Mattos said the research will be expanded to commercial size greenhouses in New York, which will be 6,000 square feet for a small scale greenhouse and 20,000 square feet for a large scale greenhouse.
“RPI will develop new systems and Cornell will implement the greenhouse tests and then move forward to a final demonstration,” he said.
Mattos said the researchers will also be working in partnership with A.J. Both at Rutgers University, who will be doing some of the energy efficacy and radiometric studies of the light fixtures.
“One of the milestones Cornell research associate Kale Harbick will be working on is modeling,” Mattos said. “This will involve trying to calculate in advance how much energy in a greenhouse is consumed and what happens if some of the variables are changed. The research will look at how these changes affect the general energy consumption of the greenhouse.”
Seeking industry support
Mattos said when GLASE was developed over 30 industry companies provided letters of support indicating they wanted to become part of the consortium as industry members. Since the consortium was started, many other companies have expressed their interest in becoming part of the consortium.
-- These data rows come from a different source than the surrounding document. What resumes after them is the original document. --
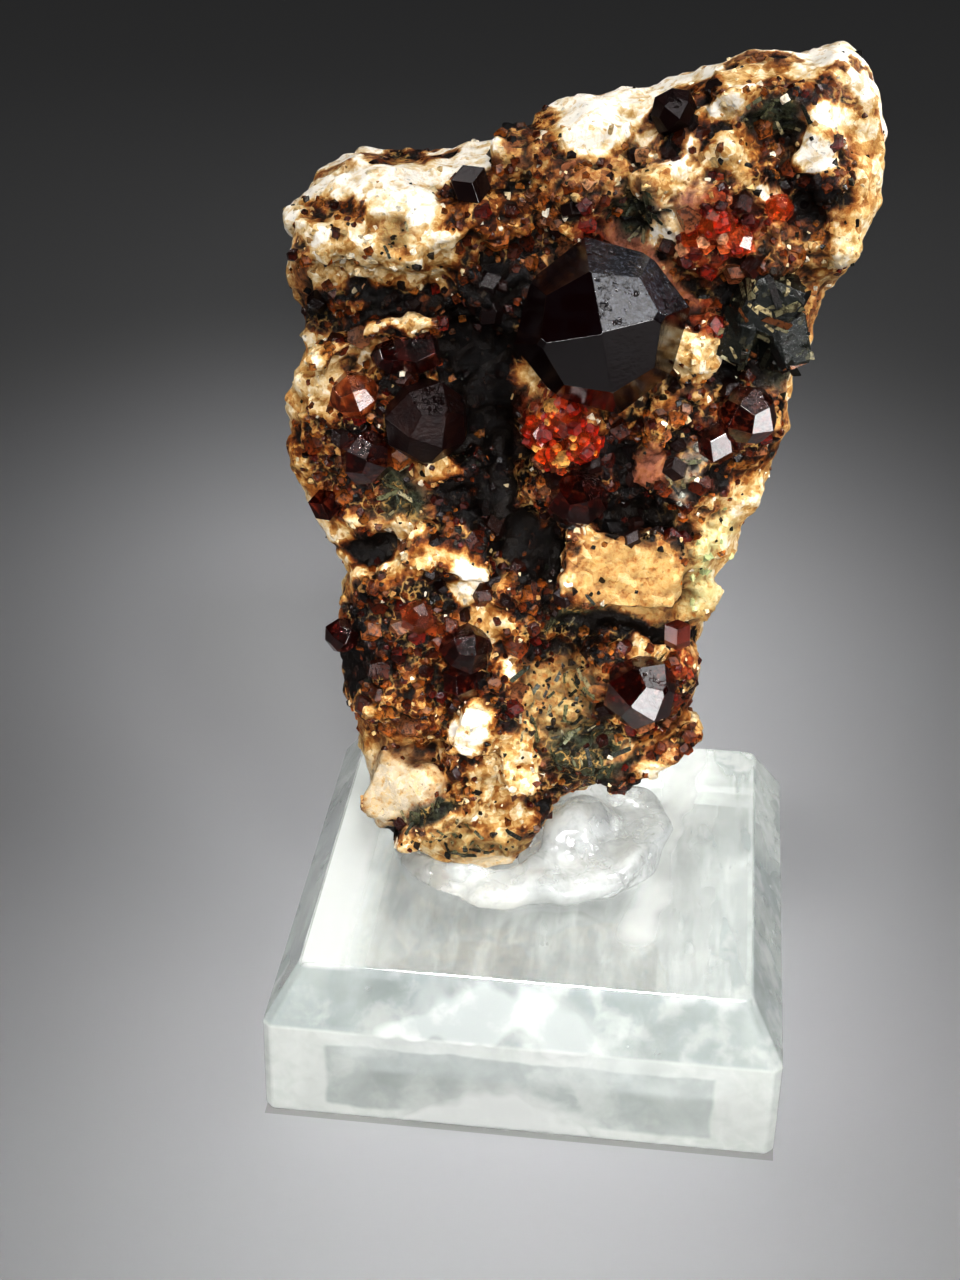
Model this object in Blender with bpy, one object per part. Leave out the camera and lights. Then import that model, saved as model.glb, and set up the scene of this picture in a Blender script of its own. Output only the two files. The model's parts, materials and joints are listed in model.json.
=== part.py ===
"""Garnet crystals in a piece of rock, glued to a clear bevelled display block.

Blender frame: metres, +Z up, the front faces -Y, and the origin is the centre of the block's
underside. Sizes below are millimetres. The rock and its crystals are modelled upright in the
specimen's own frame (x across, y into the rock, z up from its foot), and an empty at the foot
leans them back over the block.
"""
import itertools
import math
import random
from dataclasses import dataclass

import bmesh
import bpy
from mathutils import Euler, Matrix, Vector, noise
from mathutils.bvhtree import BVHTree

MM = 0.001
GAP = 0.3                       # clear space between pieces that touch

# --- driving dimensions, mm ---------------------------------------------------------------
BLOCK_SIDE = 38.1
BLOCK_HEIGHT = 12.7
BEVEL_INSET = 2.5               # the slope round the block's top, seen from above
BEVEL_DROP = 4.2                # and its height
BLOCK_CHAMFER = 0.6             # broken edges at the corners and the underside

FOOT = (-4.0, -1.0, BLOCK_HEIGHT)   # the specimen frame's origin, on top of the block
LEAN_BACK = 8.0                 # degrees

SKIN_VOXEL = 0.55               # grid that fuses the lumps into one rock
ROCK_TRIANGLES = 2150
GLUE_TRIANGLES = 560
TRUNCATED_FROM = 2.2            # garnets of a larger radius have their edges cut off

# The rock's outline at mid thickness (x, z), from the upper left corner, clockwise.
OUTLINE = (
    (-14.0, 52.8), (-11.4, 54.1), (-5.6, 54.1), (-2.0, 54.9), (0.7, 55.8), (2.8, 57.8),
    (7.7, 59.2), (10.9, 60.1), (12.4, 61.2), (18.6, 61.9), (21.0, 62.8), (23.2, 61.0),
    (24.7, 58.6), (24.6, 55.6), (24.2, 52.0), (22.9, 48.5), (21.0, 44.9), (20.1, 40.8),
    (19.4, 35.6), (17.8, 30.6), (16.0, 26.2), (15.0, 22.6), (14.4, 19.0), (14.3, 15.0),
    (13.4, 12.6), (10.7, 9.9), (7.8, 7.4), (5.0, 6.0), (3.8, 3.4), (2.4, 0.8), (0.2, -0.1),
    (-2.6, 0.0), (-5.2, 0.9), (-7.4, 1.6), (-9.1, 3.2), (-9.5, 6.4), (-10.2, 9.4),
    (-11.2, 12.6), (-12.2, 16.4), (-11.9, 20.4), (-11.4, 22.8), (-12.8, 25.6), (-14.4, 28.6),
    (-15.8, 31.2), (-15.9, 37.6), (-14.6, 40.0), (-15.1, 42.6), (-15.9, 46.8), (-15.2, 50.4),
)


@dataclass(frozen=True)
class Lump:
    """A rounded, uneven mass of the rock: its centre and its three half widths."""
    at: tuple
    half: tuple


@dataclass(frozen=True)
class Slab:
    """A block with flat sides: its centre, half widths and turn in degrees."""
    at: tuple
    half: tuple
    turn: tuple = (0.0, 0.0, 0.0)


@dataclass(frozen=True)
class Garnet:
    """A garnet crystal: its centre, its radius to the sharpest corners, and its turn."""
    at: tuple
    radius: float
    turn: tuple = (0.0, 0.0, 0.0)
    squash: tuple = (1.0, 1.0, 1.0)
    rhombic: bool = False           # twelve rhombs instead of twenty-four kites


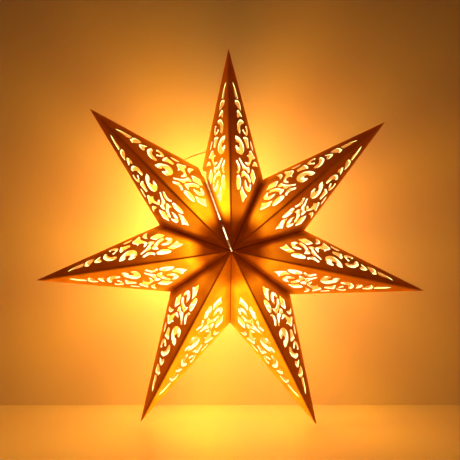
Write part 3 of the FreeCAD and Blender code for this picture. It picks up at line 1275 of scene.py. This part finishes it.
@dataclass
class FoldedStar:
    """The seven folded sheets of card."""

    string: StringRoute
    papers: list[Material]
    curve_steps: int = 4
    top_bite: tuple[Pair, ...] = ((-6.5, 5.0), (-1.0, -0.5))
    left_bite: tuple[Pair, ...] = ((-7.0, 2.9), (3.5, 4.1), (13.5, 4.1))
    panel_tree: PanelTree = field(default_factory=PanelTree)

    def valleys(self) -> dict[str, tuple[Valley, Valley]]:
        """Lay out the valleys; only the two at the seam have a gap and a bite.

        Returns:
            The two valleys of each point, that of the higher bearing first.
        """
        seam = {
            "bearing": STAR.seam_bearing,
            "notch_radius": STAR.seam_notch_radius,
            "half_gap": STAR.seam_gap / 2,
        }
        bearings = list(STAR.bearings.values())
        between = [(first + second) / 2 for first, second in zip(bearings, bearings[1:])]
        higher = [Valley(side=-1, bite=self.top_bite, **seam)]
        higher += [Valley(bearing, -1) for bearing in between]
        lower = [Valley(bearing, 1) for bearing in between]
        lower.append(Valley(side=1, bite=self.left_bite, **seam))
        return dict(zip(STAR.bearings, zip(higher, lower)))

    def outlines(self, panel: Panel, border: list[Vector], holes: list[list[Vector]]) -> Object:
        """Draw a panel's border, ornament and bores, in its own shares.

        Args:
            panel: the panel.
            border: corners of its border.
            holes: outlines of its bores.

        Returns:
            A flat curve object.
        """
        curve = bpy.data.curves.new("panel_outlines", "CURVE")
        curve.dimensions = "2D"
        curve.fill_mode = "NONE"
        curve.resolution_u = self.curve_steps
        outlines = [[(panel.flat(place), Turn.CORNER) for place in border]]
        outlines += [[(place, Turn.CORNER) for place in hole] for hole in holes]
        for knots in ORNAMENT.values():
            outlines.append([(Vector((knot.along, knot.across, 0)) / 100, knot.turn) for knot in knots])
        for knots in outlines:
            spline = curve.splines.new("BEZIER")
            spline.bezier_points.add(len(knots) - 1)
            spline.use_cyclic_u = True
            for point, (place, turn) in zip(spline.bezier_points, knots):
                point.co = place
                point.handle_left_type = turn.value
                point.handle_right_type = turn.value
        return add_object("panel_outlines", curve)

    def add_panel(self, sheet: Patchwork, panel: Panel, flat: Object, light: PanelLight) -> None:
        """Fill one panel's flat outlines and add it to its sheet.

        Args:
            sheet: the sheet so far.
            panel: the panel.
            flat: its outlines.
            light: the shares of light that it shows.
        """
        ridge, breadth = panel.axes()
        turned = ridge.cross(breadth).dot(panel.centre) < 0
        values = {
            "Tip": panel.tip,
            "Notch": panel.notch,
            "Centre": panel.centre,
            "Turned over": turned,
            "Light": light.colour(),
            "Paper": self.papers[0],
        }
        mesh = run_tree(flat, self.panel_tree.tree, values)
        sheet.add_mesh(mesh)
        bpy.data.meshes.remove(mesh)

    def add_lip(self, sheet: Patchwork, valley: Valley, start: Vector, end: Vector) -> None:
        """Add the lip that is turned in along one panel's edge of a valley.

        It ends square at the seam, past a narrow rim that runs on to the
        notch, and tapers to nothing at the notch of a glued valley.

        Args:
            sheet: the sheet so far.
            valley: the valley.
            start: inner end of the panel's edge.
            end: outer end of the panel's edge.
        """
        run = end - start
        length = math.hypot(run.x, run.z)
        outward = run / length
        slant = math.hypot(1, run.y / length)
        inward = Vector((0, -math.copysign(1, start.y), 0)) * slant
        width = inward * STAR.glue_lip
        if valley.bite:
            rim = inward * STAR.seam_rim
            stop = start + outward * (STAR.seam_lip_end - math.hypot(start.x, start.z))
            corners = [start, end, end + rim, stop + rim, stop + width, start + width]
        else:
            closing = outward * ((abs(start.y) - width.length) / abs(run.y / length))
            corners = [start, end, start + closing + width, start + width]
        sheet.add_face(corners, valley.spot(0, -1), LIP_LIGHT)

    def build_sheet(self, name: str) -> Object:
        """Fold one sheet.

        Args:
            name: the point that it makes.

        Returns:
            The finished piece.
        """
        bearing = STAR.bearings[name]
        tip = polar(STAR.tip_radius, bearing)
        sheet = Patchwork()
        for valley, light in zip(self.valleys()[name], PANEL_LIGHTS[name]):
            edge = valley.border(tip)
            eye = (polar(STAR.eye_radius, bearing) + edge[0]).normalized() * STAR.eye_radius
            border = [tip, polar(STAR.eye_radius, bearing), eye, *edge]
            for depth in (-STAR.apex_depth, STAR.apex_depth):
                panel = Panel(tip, valley.notch(), Vector((0, depth, 0)))
                holes = []
                if valley.bite and depth > 0:
                    start, outward = self.string.ends()[name]
                    radius = self.string.diameter / 2 + self.string.hole_clearance
                    holes = [panel.hole(start, outward, radius)]
                flat = self.outlines(panel, border, holes)
                self.add_panel(sheet, panel, flat, light)
                drop_object(flat)
                self.add_lip(sheet, valley, panel.laid(edge[0]), panel.laid(edge[1]))
        return self.thicken(name, sheet.mesh(name))

    def thicken(self, name: str, mesh: Mesh) -> Object:
        """Give a welded sheet its thickness and its three finishes.

        Args:
            name: the point that it makes.
            mesh: the sheet's outside.

        Returns:
            The finished piece, in the row frame.
        """
        thin = add_object("thin_sheet", mesh)
        for paper in self.papers:
            mesh.materials.append(paper)
        solid = thin.modifiers.new("thickness", "SOLIDIFY")
        solid.thickness = STAR.paper
        solid.offset = -1
        solid.use_even_offset = True
        solid.material_offset = 1
        solid.material_offset_rim = 2
        made = baked_mesh(thin)
        drop_object(thin)
        made.transform(STAR.to_row())
        made.name = name
        return add_object(f"{name}_card", made)

    def build(self) -> None:
        """Build every sheet and dress it."""
        for name in STAR.bearings:
            dress(self.build_sheet(name), "paper", name)


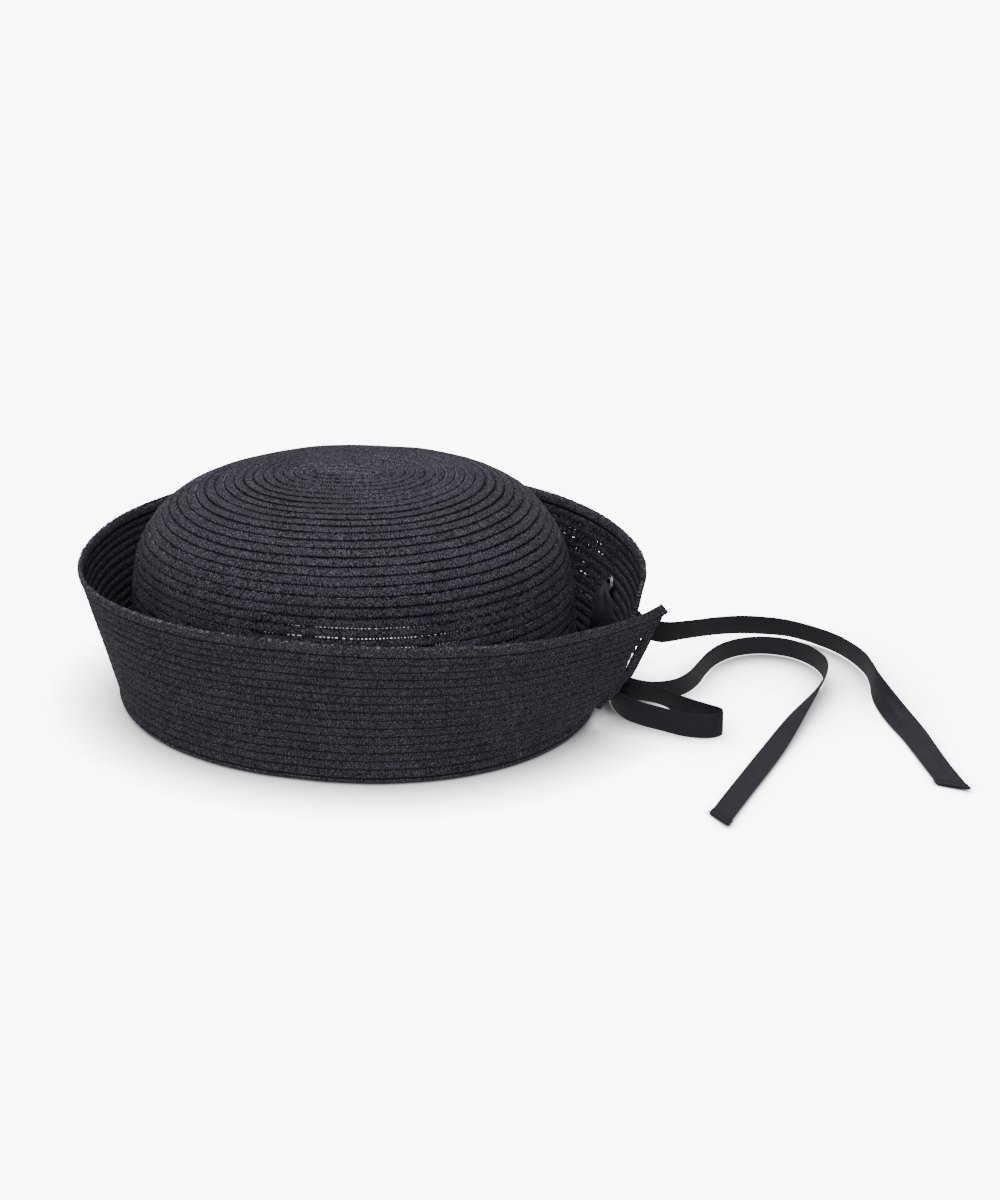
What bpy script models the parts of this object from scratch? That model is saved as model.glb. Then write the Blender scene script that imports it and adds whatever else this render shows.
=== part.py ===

“Even though these companies signed letters of support that doesn’t mean they will all become consortium members,” he said. “Cornell and RPI are both already working in partnership with some companies to develop the core research. There is nothing official as industry members yet. We are looking to bring in other industry members and really make them a part of this consortium. We want to reach a broad range of industry members so this support could be both financial or it could be providing equipment to conduct the research. But the primary goal is to bring in financial support.”
Mattos said there will be a series of benefits that come with industry membership.
“They would pay for a membership and then they would get a series of benefits. We are now working with a marketing media company to promote the consortium and the opportunity for membership.
“We want to bring in large manufacturing companies, but we also want to address the other end of the spectrum and work with small growers. The growers will benefit the most from this research.”
Academic collaborators, information hub
Mattos said it is the intension of the consortium to expand with researchers from outside New York.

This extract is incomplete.